Every summer, as a child, we’d go to her cottage in Lexington, Michigan, and between lake swims we’d take long walks on dirt road streets that usually led to the corner store. There, my brother’s and I used our paper route money to buy penny candy and Faygo Creme Soda, or played the arcade video game Joust. Summer vacations were defined by rummy, crickets, tree frogs and the sounds of the Lake Huron surf.

Yesterday we went back to my Aunt Mary’s cottage in Lexington, on the shores of Lake Huron where I spent so much time as a kid. (The above photo is my view from the beach) We went presumably for the last time to pay our respects. There was a small funeral early Friday morning which Julie the kids and I were not able to attend. However, later that day we were able to join up with my extended family, and reminisce. Some cried, some laughed, we marveled at how much our children have grown.
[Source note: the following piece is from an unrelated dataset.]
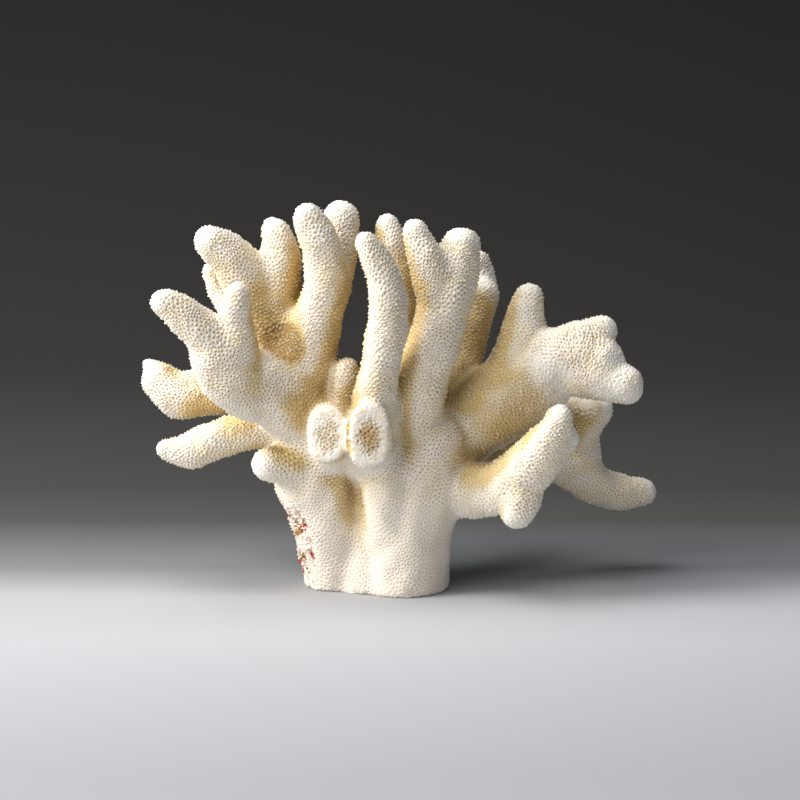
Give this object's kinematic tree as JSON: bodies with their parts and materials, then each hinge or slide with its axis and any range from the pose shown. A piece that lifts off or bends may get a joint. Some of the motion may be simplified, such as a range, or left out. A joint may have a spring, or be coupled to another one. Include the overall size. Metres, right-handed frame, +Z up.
{
  "type": "cat's paw coral skeleton",
  "caption": "Dried white coral skeleton: two fused stems on a flat cut foot carry a spreading crown of blunt, finger-like lobed branches.",
  "frame": {"origin": "middle of the flat cut that the skeleton stands on, at z = 0", "axes": "+Z up, +X to the right across the crown's widest spread, +Y to the back, away from the two broken stumps"},
  "size_m": [0.1855, 0.0983, 0.1362],
  "materials": {
    "coral_skeleton": "matt porous white aragonite, ochre in the pits"
  },
  "bodies": {
    "root": {"stems": "coral_skeleton", "crown_base": "coral_skeleton", "left_palm": "coral_skeleton", "left_front_fingers": "coral_skeleton", "left_top_fingers": "coral_skeleton", "left_tall_fingers": "coral_skeleton", "left_paddle": "coral_skeleton", "left_lower_arm": "coral_skeleton", "front_finger": "coral_skeleton", "rear_finger": "coral_skeleton", "centre_fork": "coral_skeleton", "right_rear_finger": "coral_skeleton", "right_arm": "coral_skeleton", "right_front_arm": "coral_skeleton", "right_back_arm": "coral_skeleton", "back_left_finger": "coral_skeleton", "back_left_arm": "coral_skeleton", "back_middle_finger": "coral_skeleton", "back_right_arm": "coral_skeleton"}
  },
  "joints": []
}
My mother brought dozens of paper lanterns for us to light and release. (Similar to the ones in the animated film Tangled) We all wrote notes to Aunt Mary, lit the candles and watched them lift upward over the dark evening skies of Lake Huron. It was a final scene straight out of a summer movie. And it was both a heartbreaking and wonderful moment. My Aunt Mary was a good soul. To my three children, a Great Aunt.

Well, even to me she was a: Great. Aunt. And she will be missed.